Just show us the R script you’re using. It’s hard to tell what mistakes you’re making when we can’t see your code.

data{
int T;
int N;
vector[N] score;
matrix[N, T] A;
int trial[N];
int<lower=0> y1[N,T];
int<lower=0> y2[N,T];
}
transformed data{
matrix[N,T] log_A;
log_A = log(A);
}
parameters{
matrix[1,2] beta;
vector[T] d;
matrix[2,8] ran_trial;
vector[2] s_trial;
}
transformed parameters{
vector[T] log_d;
log_d= log(d);
}
model {
for (o in 1:2){
beta[1,o] ~ normal(0,1);
s_trial[o] ~ student_t(1,0,1);
for(tn in 1:8){
ran_trial[o, tn] ~ normal(0,s_trial[o]);
}
}}
d ~ exponential(1);
for(j in 1:T) {
   for (i in 1:N) {
y1[i,j] ~ poisson_log(log_A[i,j] +beta[1,1]* score[i] +ran_trial[1,trial[i]]+log_d);
y2[i,j] ~ poisson_log(log_A[i,j] +beta[1,2]* score[i] +ran_trial[2,trial[i]]+log_d);
}}
} 
sm = stan_model(model_code=modelstring)
stan_data = list(score=mydata$score,trial=as.numeric(mydata$trial),
                 y1=y1,y2=y2,A=A, N=N, T=T)
fit= sampling(sm, data=stan_data, chains=3,iter=600,warmup=200,thin=2)

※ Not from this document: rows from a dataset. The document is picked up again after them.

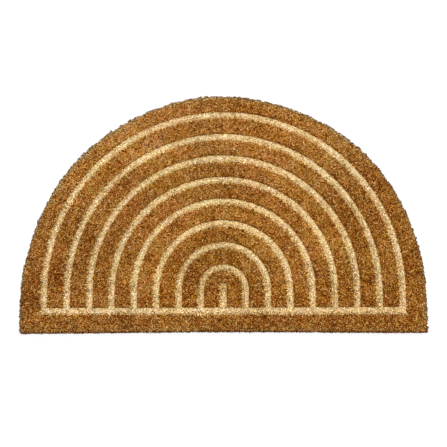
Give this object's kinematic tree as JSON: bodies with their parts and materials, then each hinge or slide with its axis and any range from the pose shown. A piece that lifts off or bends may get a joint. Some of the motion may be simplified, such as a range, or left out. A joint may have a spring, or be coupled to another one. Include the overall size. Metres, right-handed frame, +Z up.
{
  "type": "half-round coir doormat",
  "caption": "Flat half-round coir doormat with concentric cream arches on a base bar, sunk a little into brown pile; lies on the floor to scrape shoes.",
  "frame": {"origin": "middle of the underside's bounding rectangle, on the floor", "axes": "+X along the straight front edge to the right, +Y from the front edge to the top of the arches, +Z up out of the pile"},
  "size_m": [0.7544, 0.4502, 0.015],
  "materials": {
    "coir_brown": "natural brown coir pile, matt and bristly, speckled with golden and reddish fibres",
    "coir_cream": "bleached cream coir pile, matt and bristly",
    "coir_base": "matted coir base under the pile, dull brown, pressed flat underneath"
  },
  "bodies": {
    "root": {"coir_mat": "coir_brown"}
  },
  "joints": []
}
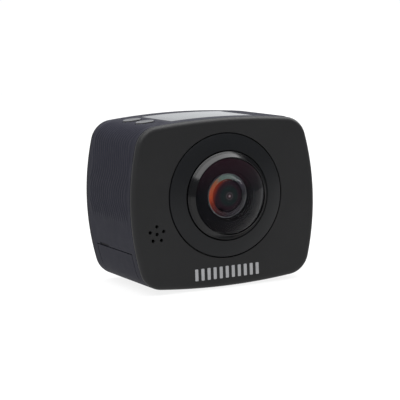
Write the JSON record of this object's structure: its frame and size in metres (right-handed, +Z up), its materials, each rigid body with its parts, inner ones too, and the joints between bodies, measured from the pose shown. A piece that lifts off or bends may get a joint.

Dimension mismatch in assignment; variable name = log_A, num dimensions given = 0; right-hand side dimensions = 2
error in ‘model27e430f5182_2bd322cf0524e4cdf85261f7275688d3’ at line 22, column 8
20: transformed data{
21: matrix[N,T] log_A;
22: log_A= log(A);
^

What do you get when you run the following lines of R code?:

print(dim(y1))
print(dim(y2))
print(dim(A))
print(N)
print(T)

Also, be careful when using T as a variable in R. By default, R sets T to TRUE, so if you forget to set the value of T yourself, weird things can happen.

print(N)
[1] 4400
print(T)
[1] 30
print(dim(y1))
[1] 4400 30
print(dim(y2))
[1] 4400 30
print(dim(A))
[1] 4400 30
print(N)
[1] 4400
print(T)
[1] 30

I’m not sure what the problem is, but I do notice a lot of missing semicolons in the Stan code that you posted. Indeed, I can’t even get it to compile, which makes me wonder if the code you’ve posted is the code that’s causing the error messages that you’re showing.

Yeah, about the semicolons, because I can not share my code. This is the fake code that I created but similar to mine. I have all the semicolons in my real code, so it is not the problem. I just fixed it in my post. How about now?